## What to do
Your task is to write out the complete listing exactly as it is shown.

## Supplied material

__________________________________________________

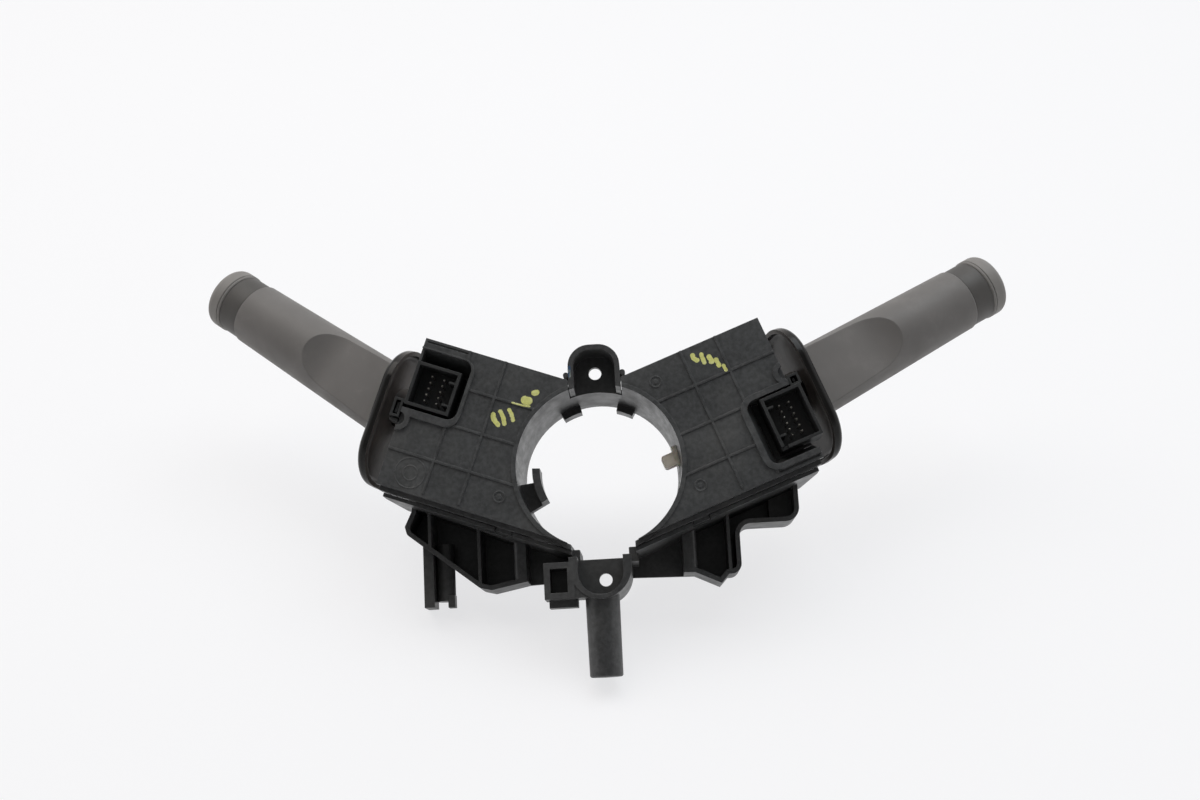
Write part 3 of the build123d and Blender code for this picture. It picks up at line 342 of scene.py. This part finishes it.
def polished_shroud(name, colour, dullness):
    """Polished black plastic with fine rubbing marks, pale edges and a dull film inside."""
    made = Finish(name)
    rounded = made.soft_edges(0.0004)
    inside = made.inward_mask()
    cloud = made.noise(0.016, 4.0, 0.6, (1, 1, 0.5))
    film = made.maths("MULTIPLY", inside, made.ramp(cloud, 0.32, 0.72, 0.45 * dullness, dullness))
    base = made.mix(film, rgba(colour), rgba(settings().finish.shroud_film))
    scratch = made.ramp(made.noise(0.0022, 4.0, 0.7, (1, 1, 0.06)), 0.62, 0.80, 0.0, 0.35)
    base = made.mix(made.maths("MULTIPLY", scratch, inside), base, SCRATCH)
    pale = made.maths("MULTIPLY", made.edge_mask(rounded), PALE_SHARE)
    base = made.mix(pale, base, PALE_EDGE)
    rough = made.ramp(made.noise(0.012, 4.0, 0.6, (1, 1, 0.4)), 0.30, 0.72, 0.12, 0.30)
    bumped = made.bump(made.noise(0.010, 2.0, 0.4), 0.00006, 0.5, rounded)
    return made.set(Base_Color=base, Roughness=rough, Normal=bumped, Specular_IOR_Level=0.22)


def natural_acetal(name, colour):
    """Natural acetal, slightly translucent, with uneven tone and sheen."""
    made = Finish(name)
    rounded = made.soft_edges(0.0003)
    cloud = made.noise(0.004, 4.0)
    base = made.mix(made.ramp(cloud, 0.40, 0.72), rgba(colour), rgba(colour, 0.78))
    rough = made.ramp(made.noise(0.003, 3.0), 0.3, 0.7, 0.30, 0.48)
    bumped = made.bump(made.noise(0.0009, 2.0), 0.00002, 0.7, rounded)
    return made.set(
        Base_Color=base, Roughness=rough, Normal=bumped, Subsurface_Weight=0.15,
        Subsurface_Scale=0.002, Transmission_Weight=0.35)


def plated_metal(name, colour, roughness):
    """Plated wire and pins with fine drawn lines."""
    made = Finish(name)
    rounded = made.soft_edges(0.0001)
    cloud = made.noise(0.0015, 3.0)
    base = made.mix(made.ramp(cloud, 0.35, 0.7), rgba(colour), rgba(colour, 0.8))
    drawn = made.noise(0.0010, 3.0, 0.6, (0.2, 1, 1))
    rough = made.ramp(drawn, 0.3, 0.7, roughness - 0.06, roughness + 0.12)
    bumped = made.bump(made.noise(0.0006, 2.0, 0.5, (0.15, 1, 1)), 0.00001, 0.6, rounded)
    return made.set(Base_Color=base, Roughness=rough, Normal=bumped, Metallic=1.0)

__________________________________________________

## Solved problem
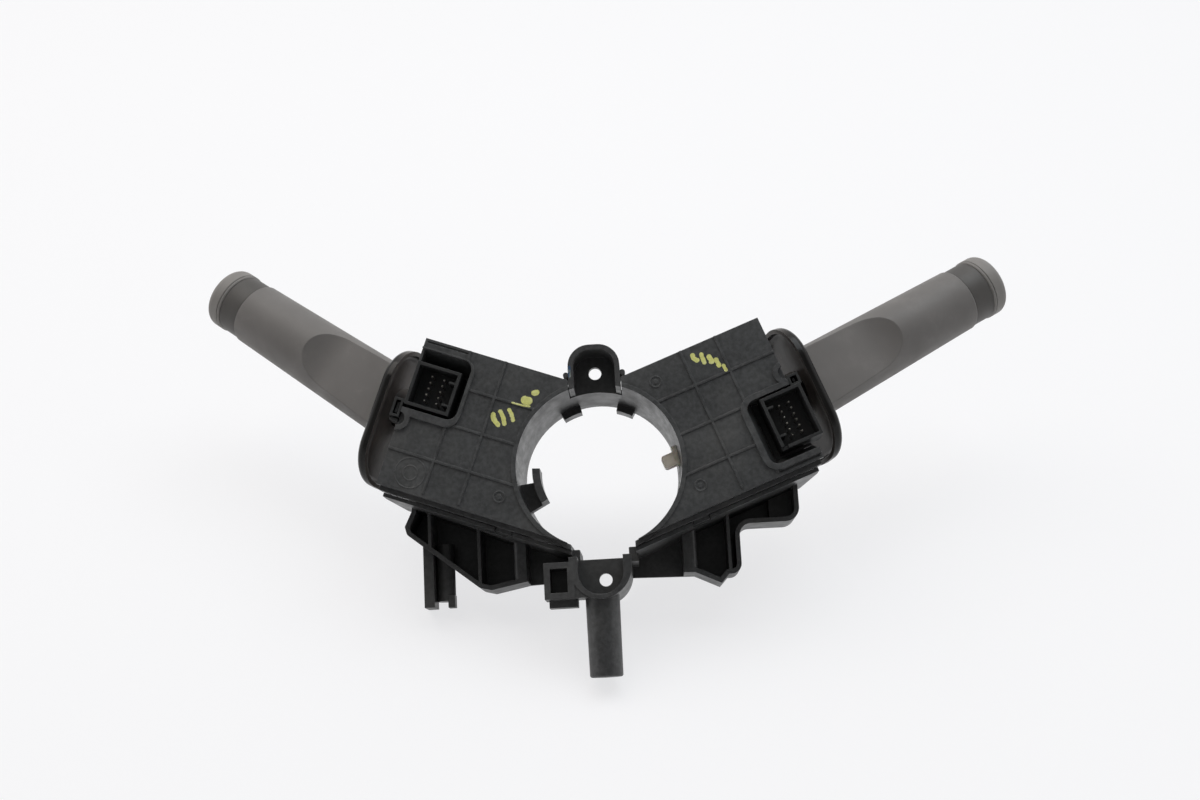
Write part 3 of the build123d and Blender code for this picture. It picks up at line 342 of scene.py. This part finishes it.
def polished_shroud(name, colour, dullness):
    """Polished black plastic with fine rubbing marks, pale edges and a dull film inside."""
    made = Finish(name)
    rounded = made.soft_edges(0.0004)
    inside = made.inward_mask()
    cloud = made.noise(0.016, 4.0, 0.6, (1, 1, 0.5))
    film = made.maths("MULTIPLY", inside, made.ramp(cloud, 0.32, 0.72, 0.45 * dullness, dullness))
    base = made.mix(film, rgba(colour), rgba(settings().finish.shroud_film))
    scratch = made.ramp(made.noise(0.0022, 4.0, 0.7, (1, 1, 0.06)), 0.62, 0.80, 0.0, 0.35)
    base = made.mix(made.maths("MULTIPLY", scratch, inside), base, SCRATCH)
    pale = made.maths("MULTIPLY", made.edge_mask(rounded), PALE_SHARE)
    base = made.mix(pale, base, PALE_EDGE)
    rough = made.ramp(made.noise(0.012, 4.0, 0.6, (1, 1, 0.4)), 0.30, 0.72, 0.12, 0.30)
    bumped = made.bump(made.noise(0.010, 2.0, 0.4), 0.00006, 0.5, rounded)
    return made.set(Base_Color=base, Roughness=rough, Normal=bumped, Specular_IOR_Level=0.22)


def natural_acetal(name, colour):
    """Natural acetal, slightly translucent, with uneven tone and sheen."""
    made = Finish(name)
    rounded = made.soft_edges(0.0003)
    cloud = made.noise(0.004, 4.0)
    base = made.mix(made.ramp(cloud, 0.40, 0.72), rgba(colour), rgba(colour, 0.78))
    rough = made.ramp(made.noise(0.003, 3.0), 0.3, 0.7, 0.30, 0.48)
    bumped = made.bump(made.noise(0.0009, 2.0), 0.00002, 0.7, rounded)
    return made.set(
        Base_Color=base, Roughness=rough, Normal=bumped, Subsurface_Weight=0.15,
        Subsurface_Scale=0.002, Transmission_Weight=0.35)


def plated_metal(name, colour, roughness):
    """Plated wire and pins with fine drawn lines."""
    made = Finish(name)
    rounded = made.soft_edges(0.0001)
    cloud = made.noise(0.0015, 3.0)
    base = made.mix(made.ramp(cloud, 0.35, 0.7), rgba(colour), rgba(colour, 0.8))
    drawn = made.noise(0.0010, 3.0, 0.6, (0.2, 1, 1))
    rough = made.ramp(drawn, 0.3, 0.7, roughness - 0.06, roughness + 0.12)
    bumped = made.bump(made.noise(0.0006, 2.0, 0.5, (0.15, 1, 1)), 0.00001, 0.6, rounded)
    return made.set(Base_Color=base, Roughness=rough, Normal=bumped, Metallic=1.0)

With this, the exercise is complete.